Knee 2023 September 17
BACKGROUND: Excessive posterior tibial slope (PTS) is an independent risk factor for anterior cruciate ligament reconstruction (ACLR) failure, but it remains unclear how PTS relates to other proximal tibial morphologic parameters. The purpose of this study was to analyse sagittal tibial metaphysis morphology, and to calculate the correlation coefficients of PTS with anatomical features.

METHODS: The authors retrospectively reviewed lateral radiographs of 350 patients that were scheduled to receive primary ACLR to digitize 15 landmarks on the patella, femur, fibula, and tibia, and measure PTS, patellar height, as well as metaphysis height and inclination. Pearson correlation coefficients (r) were computed to assess the linear relationship of PTS with other parameters.

RESULTS: The PTS was 9.8 ± 3.1° (mid-shaft axis), anterior metaphyseal height and inclination was 30.9 ± 4.6 mm and 33.9 ± 7.2°, and posterior metaphyseal height and inclination was 16.1 ± 4.0 mm and 22.0 ± 5.8°. PTS had a low correlation with anterior (r, 0.225) and posterior metaphyseal heights (r, -0.183). PTS had moderate correlations with anterior (r, 0.385) and posterior metaphysis inclination (r, 0.417).

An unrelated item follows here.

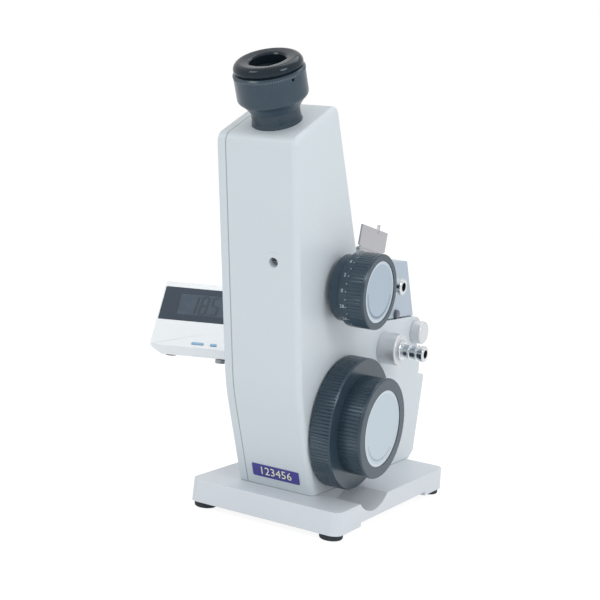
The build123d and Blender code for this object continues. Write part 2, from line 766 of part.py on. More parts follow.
def nipple(stem):
    """A barbed hose nipple about Z: flange at 0, stem below, two barbs and an end collar above."""
    barb = (nipple_length - 5.5) / 2
    points = [(nipple_bore, -stem), (nipple_root, -stem), (nipple_root, 0), (nipple_barb + 1.2, 0),
              (nipple_barb + 1.2, 1.1), (nipple_barb + 0.7, 1.6), (nipple_root, 1.6)]
    for index in range(2):
        start = 1.9 + index * barb
        points += [(nipple_root, start), (nipple_root + 0.2, start + barb - 0.8),
                   (nipple_barb, start + barb - 0.8), (nipple_barb, start + barb - 0.4)]
    points += [(nipple_root, start + barb), (nipple_root, nipple_length - 2.2),
               (nipple_barb, nipple_length - 2.2), (nipple_barb, nipple_length - 0.4),
               (nipple_barb - 0.4, nipple_length), (nipple_bore, nipple_length)]
    return turned(*points)


hub_outline = face_of(
    (nipple_root, -body_right + case_half),
    (spigot_radius, -body_right + case_half),
    (spigot_radius, 0),
    (hub_radius, 0),
    (hub_radius, hub_length - 0.6),
    (hub_radius - 0.6, hub_length),
    (nipple_root, hub_length),
)
right_hub = along_x(body_right, hose_y, hose_z).location * revolve(Plane.XZ * hub_outline, Axis.Z)
left_spigot = rod(spigot_radius, cover_face, -case_half, hose_y, hose_z)
left_spigot -= rod(nipple_root, cover_face, -case_half, hose_y, hose_z)
left_cap = turned((nipple_root, 0), (hub_radius, 0), (hub_radius, hub_length - 0.6),
                  (hub_radius - 0.6, hub_length), (nipple_root, hub_length))
turned_left = Plane((cover_face, hose_y, hose_z), x_dir=(0, 1, 0), z_dir=(-1, 0, 0))
left_hub = turned_left.location * left_cap + left_spigot
save("hose_hubs", right_hub, left_hub)
right_nipple = nipple(body_right + hub_length - port_end)
left_nipple = nipple(-cover_face + hub_length - port_end)
nipple_right_place = along_x(body_right + hub_length, hose_y, hose_z)
nipple_left_place = Plane((cover_face - hub_length, hose_y, hose_z), x_dir=(0, 1, 0), z_dir=(-1, 0, 0))
save("main_hose_nipples", nipple_right_place.location * right_nipple, nipple_left_place.location * left_nipple)

hinge_pin = rod(hinge_pin_radius, body_left - 2, body_right, hinge_y, hinge_z)
pin_head = turned((0, 0), (hinge_knob_radius, 0), (hinge_knob_radius, hinge_knob_length - 0.6),
                  (hinge_knob_radius - 0.6, hinge_knob_length), (0, hinge_knob_length))
hinge_pin += along_x(body_right, hinge_y, hinge_z).location * pin_head
save("prism_hinge_pin", hinge_pin)

# ======== secondary prism unit
upper_outline = face_of(
    (upper_low_front, upper_low),
    (upper_low_rear, upper_low),
    (upper_top_rear, upper_top),
    (upper_top_front, upper_top),
)
upper_case = slab(upper_outline, body_left, upper_right)
reach = hypot(upper_low_rear - hinge_y, upper_low - hinge_z)
swing = atan2(upper_low - hinge_z, upper_low_rear - hinge_y)
touch = swing - atan2((reach**2 - knuckle_radius**2) ** 0.5, knuckle_radius)
knuckle_front = hinge_y - knuckle_radius
arm = face_of(
    (knuckle_front, hinge_z),
    (knuckle_front, upper_low + 1),
    (upper_low_rear - 0.5, upper_low + 1),
    (upper_low_rear, upper_low),
    (hinge_y + knuckle_radius * cos(touch), hinge_z + knuckle_radius * sin(touch)),
    (hinge_y, hinge_z),
)
upper_case += slab(arm + Pos(hinge_y, hinge_z) * Circle(knuckle_radius), -knuckle_half, knuckle_half)
upper_case -= rod(hinge_pin_radius + running_gap, -20, 20, hinge_y, hinge_z)
upper_floor = prism_top + film_gap
upper_prism = face_of((3.0, upper_floor), (46.0, upper_floor), (25.0, 119.0), (20.0, 119.0))
upper_case -= slab(upper_prism, -prism_half, prism_half)
window_right = shutter_x - window_margin + 0.6
upper_case -= block(window_left + 2.2, window_right, -6, 16, 106.5, upper_top + 1)
upper_case += rod(upper_boss_radius, upper_right, upper_right + upper_boss_length, upper_hose_y, upper_hose_z)
upper_case += rod(upper_boss_radius, body_left - upper_boss_length, body_left, upper_hose_y, upper_hose_z)
for x0, x1 in ((body_left - upper_boss_length, body_left + 5), (upper_right - 5, upper_right + upper_boss_length)):
    upper_case -= rod(nipple_root, x0, x1, upper_hose_y, upper_hose_z)
upper_case -= rod(latch_radius + running_gap, upper_right - 6, upper_right, latch_y, latch_z)
save("secondary_prism_case", upper_case)
save("secondary_prism", slab(upper_prism, -prism_half, prism_half))
upper_nipple = nipple(upper_boss_length + 5.0)
upper_right_place = along_x(upper_right + upper_boss_length, upper_hose_y, upper_hose_z)
upper_left_place = Plane((body_left - upper_boss_length, upper_hose_y, upper_hose_z),
                         x_dir=(0, 1, 0), z_dir=(-1, 0, 0))
save("secondary_hose_nipples", upper_right_place.location * upper_nipple, upper_left_place.location * upper_nipple)
latch = turned((0, 0), (latch_radius, 0), (latch_radius, 4 + latch_proud - 0.4),
               (latch_radius - 0.4, 4 + latch_proud), (0, 4 + latch_proud))
save("latch_button", along_x(upper_right - 4, latch_y, latch_z).location * latch)

# Window frame: a wedge on the roof whose top is parallel to the shutter's hinge.
lean_down = radians(shutter_tilt)
wedge_front = shutter_front_y - 2.2
wedge_high = shutter_front_z + 2.2 * tan(lean_down)
wedge_rear = shutter_front_y + (shutter_front_z - upper_top) / tan(lean_down)
frame_outline = face_of((wedge_front, upper_top), (wedge_rear, upper_top), (wedge_front, wedge_high))
frame = slab(frame_outline, window_left, shutter_x + 1.6)
frame_plane = Plane((shutter_x, shutter_front_y, shutter_front_z),
                    x_dir=(0, cos(lean_down), -sin(lean_down)), z_dir=(0, sin(lean_down), cos(lean_down)))
# In the frame plane: local x runs along the shutter's hinge, local y points to -X.
opening = block(2.0, 23.2, 2.4, shutter_x - window_left - 2.2, -12, 1)
frame -= frame_plane.location * opening
seat = block(1.2, 24.0, 1.6, shutter_x - window_left - 1.4, -1.2, 1)
frame -= frame_plane.location * seat
pin_place = frame_plane.location * Pos(0, 0, shutter_knuckle + 0.1) * Rot(0, 90, 0)
lug_length = 1.3
for start in (0.1, shutter_length - 0.1 - lug_length):
    lug = pin_place * Pos(0, 0, start + lug_length / 2) * Cylinder(shutter_knuckle, lug_length)
    lug_foot = frame_plane.location * block(start, start + lug_length, -1.3, 1.3, -1.5, shutter_knuckle)
    frame += lug + lug_foot
frame -= slab(face_of((-40, 80), (60, 80), (60, upper_top), (-40, upper_top)), -30, 30)
frame -= pin_place * Pos(0, 0, shutter_length / 2) * Cylinder(shutter_pin_radius, shutter_length + 8)
save("light_window_frame", frame)
pane = block(1.25, 23.95, 1.65, shutter_x - window_left - 1.45, -1.2, -0.05)
save("light_window", frame_plane.location * pane)
shutter_pin = pin_place * Pos(0, 0, shutter_length / 2) * Cylinder(shutter_pin_radius, shutter_length - 0.2)
save("shutter_pin", shutter_pin)
notch = lug_length + 0.3
shutter = pin_place * Pos(0, 0, shutter_length / 2) * Cylinder(shutter_knuckle, shutter_length - 2 * notch)
sheet_half = shutter_thickness / 2
sheet = block(notch, shutter_length - notch, -sheet_half, sheet_half, shutter_knuckle, shutter_height)
sheet += block(0, shutter_length, -sheet_half, sheet_half, 2 * shutter_knuckle + 0.8, shutter_height)
shutter += frame_plane.location * sheet
shutter += frame_plane.location * post(0.8, shutter_height - 2, shutter_height + 2.6, grip_at, 0)
shutter -= pin_place * Pos(0, 0, shutter_length / 2) * Cylinder(shutter_pin_radius + running_gap, 60)
save("shutter_plate", shutter)

# ======== thermometer console on its bracket
yaw = radians(console_yaw)
console = Plane((console_x, console_y, console_low), x_dir=(cos(yaw), sin(yaw), 0), z_dir=(0, 0, 1))
side_outline = face_of(
    (0, 0),
    (0, console_lip),
    (console_run, console_height),
    (console_depth, console_height),
    (console_depth, 0),
)
shell = slab(side_outline, 0, console_width)
shell = fillet(shell.edges().filter_by(Axis.Z), 1.6)
inner = slab(offset(side_outline, -console_wall, kind=Kind.INTERSECTION), console_wall, console_width - console_wall)


def chine(grown, x, side):
    """The wedge under a lower side edge, where the console's side is cut back."""
    corner = face_of((x, 0), (x + side * grown * chine_width, 0), (x, grown * chine_height))
    return extrude(Plane.XZ * corner, -console_depth)


inner_grown = 1 + console_wall * hypot(1 / chine_width, 1 / chine_height)
for x, side in ((0, 1), (console_width, -1)):
    shell -= chine(1, x, side)
    inner -= chine(inner_grown, x, side)
shell -= inner
tray_side = chine_width + 1.2
shell -= block(tray_side, console_width - tray_side, console_wall, console_depth - console_wall, -1, console_wall + 1)
rise = atan2(console_height - console_lip, console_run)
slope = Plane((0, 0, console_lip), x_dir=(1, 0, 0), z_dir=(0, -sin(rise), cos(rise)))
panel_edge = 0.8
panel_top = panel_start + panel_length
shell -= slope.location * block(panel_edge, console_width - panel_edge, panel_start, panel_top, -1.0, 1)
shell -= slope.location * block(lcd_left - 1, lcd_right + 1, panel_start + lcd_low - 1, panel_start + lcd_high + 1, -4, 0)


def button_hole(at, width, margin, low, high):
    return block(at - width / 2 - margin, at + width / 2 + margin,
                 button_up - button_depth / 2 - margin, button_up + button_depth / 2 + margin, low, high)


shell -= slope.location * button_hole(mode_button_at, mode_button_width, 0.15, -9, 1)
shell -= slope.location * button_hole(hold_button_at, hold_button_width, 0.15, -9, 1)
save("thermometer_case", console.location * shell)

tray_gap = 0.1
tray_low = console_wall + tray_gap
tray_x = tray_side + tray_gap
thermometer_tray = block(tray_x, console_width - tray_x, tray_low, console_depth - tray_low, 0, console_wall)
rear_foot_edge = 9.0
screw_to_rear_foot = 10.0
console_screw_spots = [(36.0, 22.0), (36.0, console_depth - rear_foot_edge - screw_to_rear_foot)]
for x, y in console_screw_spots:
    thermometer_tray += post(3.2, 2, 6, x, y)
    thermometer_tray -= post(m3_radius - 0.2, -1, 5.2, x, y)
save("thermometer_tray", console.location * thermometer_tray)
foot_inset = tray_x + small_foot_radius
small_feet = [console.location * post(small_foot_radius, -small_foot_height, 0, x, y)
              for x in (foot_inset, console_width - foot_inset) for y in (7.5, console_depth - rear_foot_edge)]
save("thermometer_feet", *small_feet)
window = block(panel_edge + 0.05, console_width - panel_edge - 0.05, panel_start + 0.05, panel_top - 0.05, -1.0, 0.05)
save("display_window", console.location * slope.location * window)
lcd = block(lcd_left - 0.8, lcd_right + 0.8, panel_start + lcd_low - 0.8, panel_start + lcd_high + 0.8, -3.2, -1.0)
save("lcd_panel", console.location * slope.location * lcd)
board = block(6, console_width - 6, panel_start + 3, panel_start + 29, -5.2, -3.2)
save("circuit_board", console.location * slope.location * board)
for name, at, width in (("mode_button", mode_button_at, mode_button_width),
                        ("hold_button", hold_button_at, hold_button_width)):
    save(name, console.location * slope.location * button_hole(at, width, 0, -3.2, button_rise))

plate_top = console_low - small_foot_height
plate_low = plate_top - bracket_thickness
shelf_plate = face_of((-81.0, -9.0), (cover_face, -1.0), (cover_face, 26.0), (-82.0, 21.0))
bracket = extrude(Pos(0, 0, plate_low) * shelf_plate, bracket_thickness)
bracket += block(cover_face - bracket_thickness, cover_face, -1.0, 26.0, 49.0, plate_top)
spacers = [console.location * post(4.0, -small_foot_height, 0, x, y) for x, y in console_screw_spots]
for spacer in spacers:
    bracket += spacer
for y, z in bracket_screw_spots:
    bracket -= rod(m3_radius + running_gap, cover_face - 5, cover_face, y, z)
for x, y in console_screw_spots:
    bracket -= console.location * post(m3_radius + running_gap, -9, 1, x, y)
save("thermometer_bracket", bracket)
bracket_screw = post(m3_head, -2.2, 0) + post(m3_radius - 0.2, 0, 5.4)
bracket_screw -= extrude(Pos(0, 0, -2.2) * RegularPolygon(1.4, 6), 1.2)
bracket_screws = [Plane((cover_face - bracket_thickness, y, z), x_dir=(0, 1, 0), z_dir=(1, 0, 0)).location
                  * bracket_screw for y, z in bracket_screw_spots]
under = -small_foot_height - bracket_thickness
bracket_screws += [console.location * Pos(x, y, under) * (post(m3_head, -2.2, 0) + post(m3_radius - 0.2, 0, 8.2)
                   - extrude(Pos(0, 0, -2.2) * RegularPolygon(1.4, 6), 1.2)) for x, y in console_screw_spots]
save("bracket_screws", *bracket_screws)
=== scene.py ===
import json
import math

import bmesh
import bpy
from mathutils import Matrix, Vector

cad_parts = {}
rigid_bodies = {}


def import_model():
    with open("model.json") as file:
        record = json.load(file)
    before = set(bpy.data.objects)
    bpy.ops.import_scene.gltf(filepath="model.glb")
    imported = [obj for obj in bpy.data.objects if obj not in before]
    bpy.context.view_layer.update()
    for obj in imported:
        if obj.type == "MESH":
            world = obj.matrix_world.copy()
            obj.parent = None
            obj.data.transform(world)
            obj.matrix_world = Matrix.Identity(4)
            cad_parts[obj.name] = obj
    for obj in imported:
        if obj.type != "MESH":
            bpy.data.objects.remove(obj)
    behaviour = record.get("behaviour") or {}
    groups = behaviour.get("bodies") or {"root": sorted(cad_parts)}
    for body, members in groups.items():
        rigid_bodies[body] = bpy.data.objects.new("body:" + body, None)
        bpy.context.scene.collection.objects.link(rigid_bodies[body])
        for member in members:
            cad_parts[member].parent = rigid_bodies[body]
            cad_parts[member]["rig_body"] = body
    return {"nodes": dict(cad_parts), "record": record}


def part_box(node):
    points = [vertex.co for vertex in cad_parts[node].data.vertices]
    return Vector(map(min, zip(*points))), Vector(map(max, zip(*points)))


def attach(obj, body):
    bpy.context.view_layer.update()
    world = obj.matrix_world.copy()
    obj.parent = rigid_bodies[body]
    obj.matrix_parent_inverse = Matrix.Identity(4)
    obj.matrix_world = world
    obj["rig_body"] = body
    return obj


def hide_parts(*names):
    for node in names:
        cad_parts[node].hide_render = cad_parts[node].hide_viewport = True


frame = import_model()
nodes = frame["nodes"]
bodyOf = {name: thing["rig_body"] for name, thing in nodes.items()}
slotOf = {part["node"]: part["material_slot"] for part in frame["record"]["subparts"]}
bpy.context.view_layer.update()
scene = bpy.context.scene
mm = 0.001
print("frame loaded:", len(nodes), "solids")


def turn(degrees):
    return math.radians(degrees)


# Places are written from the middle of the base plate, in millimetres, and moved to the frame's origin.
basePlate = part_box("base_plate")
baseMiddle = Vector(((basePlate[0][0] + basePlate[1][0]) / 2, (basePlate[0][1] + basePlate[1][1]) / 2, 0)) / mm


def fromBase(x, y, z):
    return Vector((x, y, z)) + baseMiddle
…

CONCLUSION: PTS has a low correlation with anterior metaphyseal height, but a moderate correlation with anterior and posterior metaphyseal inclination. The moderate correlation between PTS and metaphysis inclination sheds light on the origin of the deformity, and knees with higher PTS are therefore likely to have metaphyses with greater posterior inclinations. The clinical relevance of these findings is that tibial deflexion osteotomy techniques should attempt to address the underlying deformity of excessive PTS by adjusting metaphyseal inclination rather than making diaphyseal resections.